• [Goal]:
Return every line of the data below that includes the string "JSON".

------ Entries ------

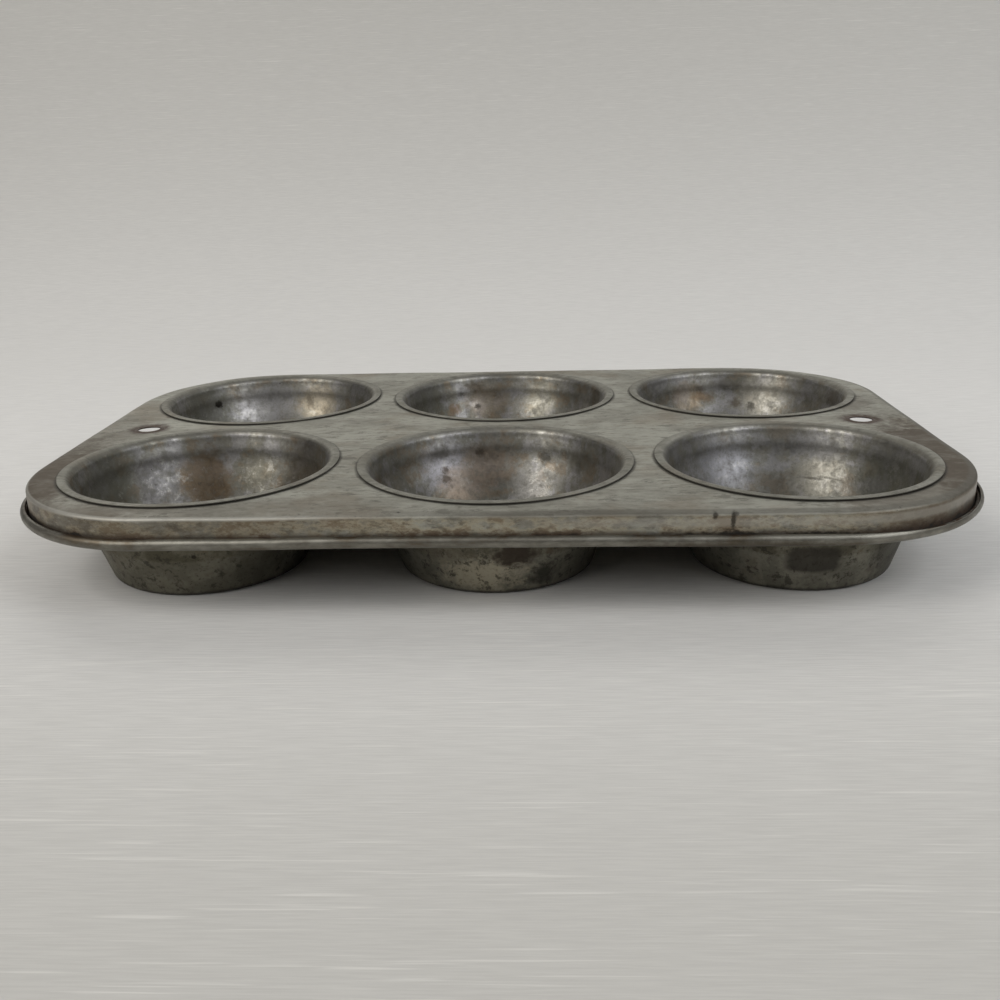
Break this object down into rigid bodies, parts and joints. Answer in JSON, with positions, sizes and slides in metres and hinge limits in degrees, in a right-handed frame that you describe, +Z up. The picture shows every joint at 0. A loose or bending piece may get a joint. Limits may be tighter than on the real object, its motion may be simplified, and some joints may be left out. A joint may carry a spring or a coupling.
{
  "type": "muffin pan",
  "caption": "Shallow rounded pan of tinned sheet steel with flat-bottomed cups hung through its deck for baking muffins, and a hole at each end to hang it by.",
  "frame": {"origin": "on the floor that the cups stand on, under the middle of the pan", "axes": "+X along the long side, +Y from the front long side to the back one, +Z up out of the cups"},
  "size_m": [0.2736, 0.1836, 0.0306],
  "materials": {
    "deck_tin": "dull tarnished tinplate with rust in its creases",
    "rim_wire_steel": "plain drawn wire",
    "cup_front_left_tin": "tarnished tinplate with baked-on stains",
    "cup_front_middle_tin": "tarnished tinplate with baked-on stains",
    "cup_front_right_tin": "tarnished tinplate with baked-on stains",
    "cup_back_left_tin": "tarnished tinplate with baked-on stains",
    "cup_back_middle_tin": "tarnished tinplate with baked-on stains",
    "cup_back_right_tin": "tarnished tinplate with baked-on stains"
  },
  "bodies": {
    "root": {"deck": "deck_tin", "rim_wire": "rim_wire_steel", "cup_front_left": "cup_front_left_tin", "cup_front_middle": "cup_front_middle_tin", "cup_front_right": "cup_front_right_tin", "cup_back_left": "cup_back_left_tin", "cup_back_middle": "cup_back_middle_tin", "cup_back_right": "cup_back_right_tin"}
  },
  "joints": []
}
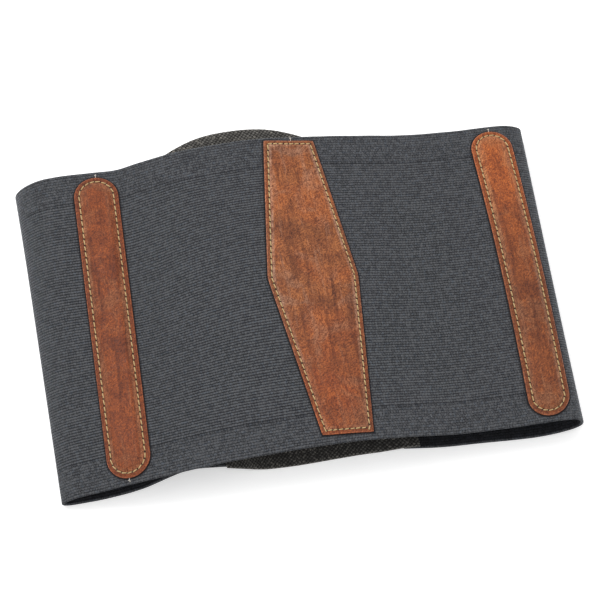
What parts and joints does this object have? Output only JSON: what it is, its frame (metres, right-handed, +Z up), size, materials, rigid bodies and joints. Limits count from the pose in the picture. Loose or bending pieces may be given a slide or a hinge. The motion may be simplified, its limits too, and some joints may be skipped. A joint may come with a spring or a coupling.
{
  "type": "lumbar support belt",
  "caption": "Wide elastic back support belt with a padded tweed front panel and leather reinforcements, lying flattened with its back up.",
  "frame": {"origin": "middle of the underside of the flattened belt, on the surface that it lies on", "axes": "+X along the flat width, to the right as the back is seen from above, +Y up the belt as worn, +Z up from the surface"},
  "size_m": [0.3978, 0.2922, 0.0544],
  "materials": {
    "elastic": "matt charcoal ribbed elastic webbing",
    "tweed": "matt black and brown tweed of basket weave",
    "leather": "brown oiled leather with a brushed, mottled surface and yellow stitching"
  },
  "bodies": {
    "root": {"elastic_band": "elastic", "front_panel": "tweed", "left_strip": "leather", "right_strip": "leather", "back_patch": "leather"}
  },
  "joints": []
}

------

• [Result for this exercise]:
Break this object down into rigid bodies, parts and joints. Answer in JSON, with positions, sizes and slides in metres and hinge limits in degrees, in a right-handed frame that you describe, +Z up. The picture shows every joint at 0. A loose or bending piece may get a joint. Limits may be tighter than on the real object, its motion may be simplified, and some joints may be left out. A joint may carry a spring or a coupling.
What parts and joints does this object have? Output only JSON: what it is, its frame (metres, right-handed, +Z up), size, materials, rigid bodies and joints. Limits count from the pose in the picture. Loose or bending pieces may be given a slide or a hinge. The motion may be simplified, its limits too, and some joints may be skipped. A joint may come with a spring or a coupling.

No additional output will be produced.